The US risks major supply disruptions of rare earth metals used in clean energy products unless it diversifies its sources of the minerals, the US Department of Energy was to warn in a report due to be released late yesterday.
The US and other countries are worried that China, which controls 97 percent of the world trade in rare earth metals, will use those supplies as a political weapon and cut back their export when it is in a dispute with another country or to grow China’s clean energy technology sector.
“The availability of a number of these materials is at risk due to their location, vulnerability to supply disruptions and lack of suitable substitutes,” US Energy Secretary Steven Chu (朱棣文) was to say in a report, due to be unveiled yesterday at a rare earth metals conference at the Center for Strategic and International Studies.

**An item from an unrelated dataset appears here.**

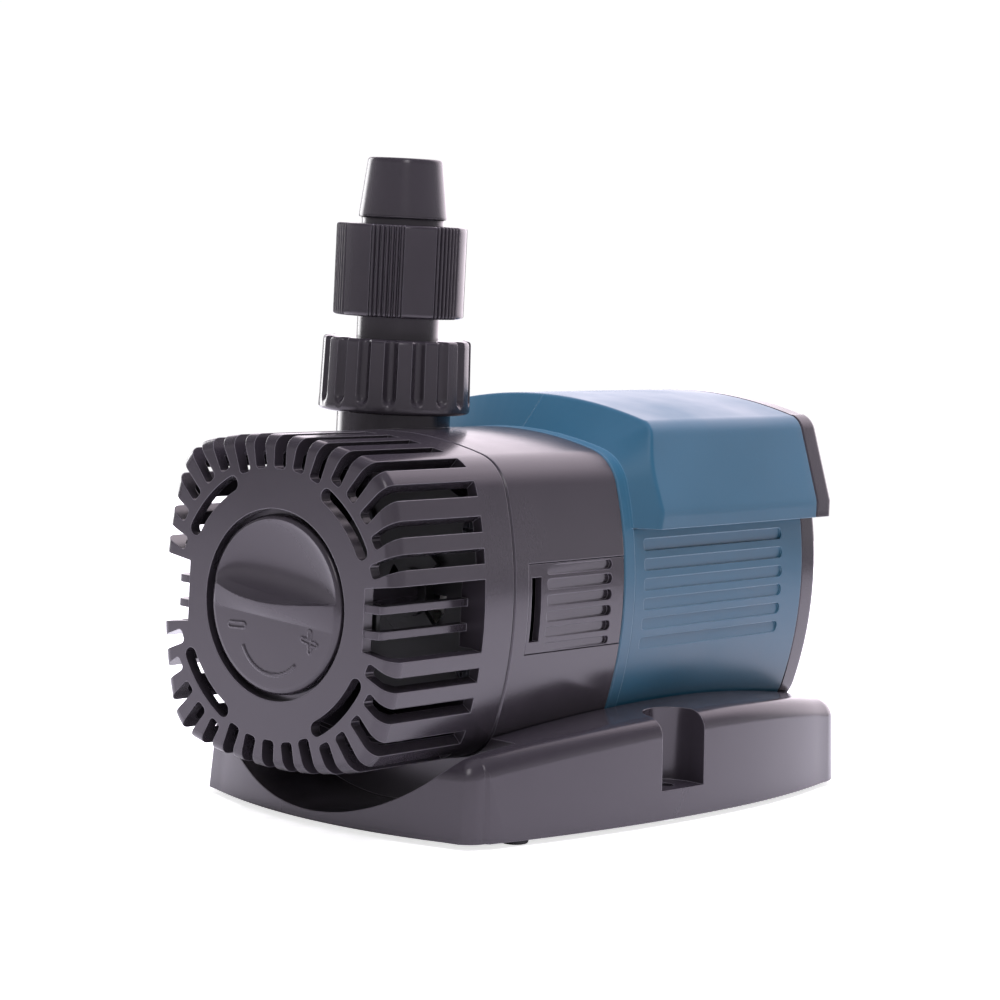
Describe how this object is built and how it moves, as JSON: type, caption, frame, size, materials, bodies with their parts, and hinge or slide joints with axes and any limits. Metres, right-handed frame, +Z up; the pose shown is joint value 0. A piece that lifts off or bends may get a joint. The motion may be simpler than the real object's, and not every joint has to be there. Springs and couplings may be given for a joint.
{
  "type": "fountain submersible pump",
  "caption": "Submersible fountain pump: canned-rotor motor under a blue hood, slotted suction cage with flow knob, upright threaded hose fitting and a screw-down base.",
  "frame": {"origin": "floor level under the middle of the overall box, where the rubber feet stand", "axes": "+Z up; the pump axis lies along Y with the suction cage and flow knob facing -Y and the cable gland facing +Y; +X is to the right seen from the front"},
  "size_m": [0.1328, 0.218, 0.1934],
  "materials": {
    "black_shell": "glossy moulded charcoal black",
    "inner_plastic": "satin moulded black",
    "blue_shell": "glossy moulded steel blue",
    "rubber": "dull soft rubber",
    "impeller_plastic": "satin moulded white",
    "ceramic": null,
    "magnet": null,
    "core_steel": "stacked steel sheets",
    "copper": null,
    "resin": "cast grey resin",
    "screw_steel": "bright stainless steel",
    "screw_black": "blackened steel"
  },
  "bodies": {
    "pump_body": {"base": "black_shell", "foot_front_right": "rubber", "foot_front_left": "rubber", "foot_rear_right": "rubber", "foot_rear_left": "rubber", "base_screw_front_right": "screw_steel", "base_screw_front_left": "screw_steel", "base_screw_rear_right": "screw_steel", "base_screw_rear_left": "screw_steel", "pump_housing": "black_shell", "suction_plate": "inner_plastic", "chamber_screw_1": "screw_black", "chamber_screw_2": "screw_black", "chamber_screw_3": "screw_black", "chamber_screw_4": "screw_black", "rotor_shaft": "ceramic", "front_bush": "rubber", "rear_bush": "rubber", "rotor_can": "inner_plastic", "can_o_ring": "rubber", "stator_core": "core_steel", "coil_upper": "copper", "coil_lower": "copper", "potting_resin": "resin", "motor_casing": "blue_shell", "hood": "blue_shell", "rear_cover": "black_shell", "cover_screw_1": "screw_steel", "cover_screw_2": "screw_steel", "cover_screw_3": "screw_steel", "cover_screw_4": "screw_steel", "gland_body": "inner_plastic", "gland_nut": "black_shell", "spigot_gasket": "rubber"},
    "rotor": {"impeller": "impeller_plastic", "rotor_magnet": "magnet"},
    "cage": {"front_cage": "black_shell", "knob_retainer": "inner_plastic"},
    "knob": {"flow_knob": "black_shell", "flow_shutter": "inner_plastic"},
    "tail": {"hose_tail": "black_shell"},
    "swivel_nut": {"union_nut": "black_shell"},
    "thumb_nut": {"clamp_nut": "black_shell"},
    "right_latch": {"latch_right": "black_shell"},
    "left_latch": {"latch_left": "black_shell"}
  },
  "joints": [
    {"name": "rotor_spin", "type": "hinge", "parent": "pump_body", "child": "rotor", "pos_m": [0, 0, 0.0651], "axis": [0, 1, 0], "continuous": true},
    {"name": "cage_slide", "type": "slide", "parent": "pump_body", "child": "cage", "axis": [0, -1, 0], "range_m": [0, 0.06]},
    {"name": "knob_turn", "type": "hinge", "parent": "cage", "child": "knob", "pos_m": [0, -0.1, 0.0651], "axis": [0, -1, 0], "range_deg": [-45, 45]},
    {"name": "tail_lift", "type": "slide", "parent": "pump_body", "child": "tail", "axis": [0, 0, 1], "range_m": [0, 0.00462]},
    {"name": "union_turn", "type": "hinge", "parent": "tail", "child": "swivel_nut", "pos_m": [-0.024, -0.0344, 0.128], "axis": [0, 0, 1], "range_deg": [0, 720]},
    {"name": "clamp_turn", "type": "hinge", "parent": "tail", "child": "thumb_nut", "pos_m": [-0.024, -0.0344, 0.16], "axis": [0, 0, 1], "range_deg": [-180, 180]},
    {"name": "latch_right_press", "type": "hinge", "parent": "pump_body", "child": "right_latch", "pos_m": [0.045, -0.0069, 0.0655], "axis": [0, 0, 1], "range_deg": [-3, 0], "stiffness_Nm_per_rad": 1},
    {"name": "latch_left_press", "type": "hinge", "parent": "pump_body", "child": "left_latch", "pos_m": [-0.045, -0.0069, 0.0655], "axis": [0, 0, 1], "range_deg": [0, 3], "stiffness_Nm_per_rad": 1}
  ],
  "couplings": [
    {"joint": "tail_lift", "follows": "union_turn", "m_per_rad": 0.0003675}
  ]
}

The release of the report coincides with trade talks in Washington between the US and China.
US officials are expected to push Chinese officials to loosen export restraints on rare earth elements.
China, which said on Tuesday it planned to raise export taxes on some rare earth metals beginning next month, holds 37 percent of known rare metal reserves, the US has 13 percent and the rest is in other countries.
The 17 rare earth metals, with exotic names like lanthanum and europium, form unusually strong lightweight materials and are used in a wide range of applications including high-tech and defense products, car engines and clean energy.
The US Department of Energy said in its report that it looked at the use of rare earths in wind turbines, electric vehicles, solar cells and energy efficient lighting because these clean technologies are expected to be deployed substantially on a global basis over the next 15 years, increasing demand for rare earth metals.
It said that to manage the risk of rare earth supply disruptions, the US must increase its domestic extraction and processing of the materials.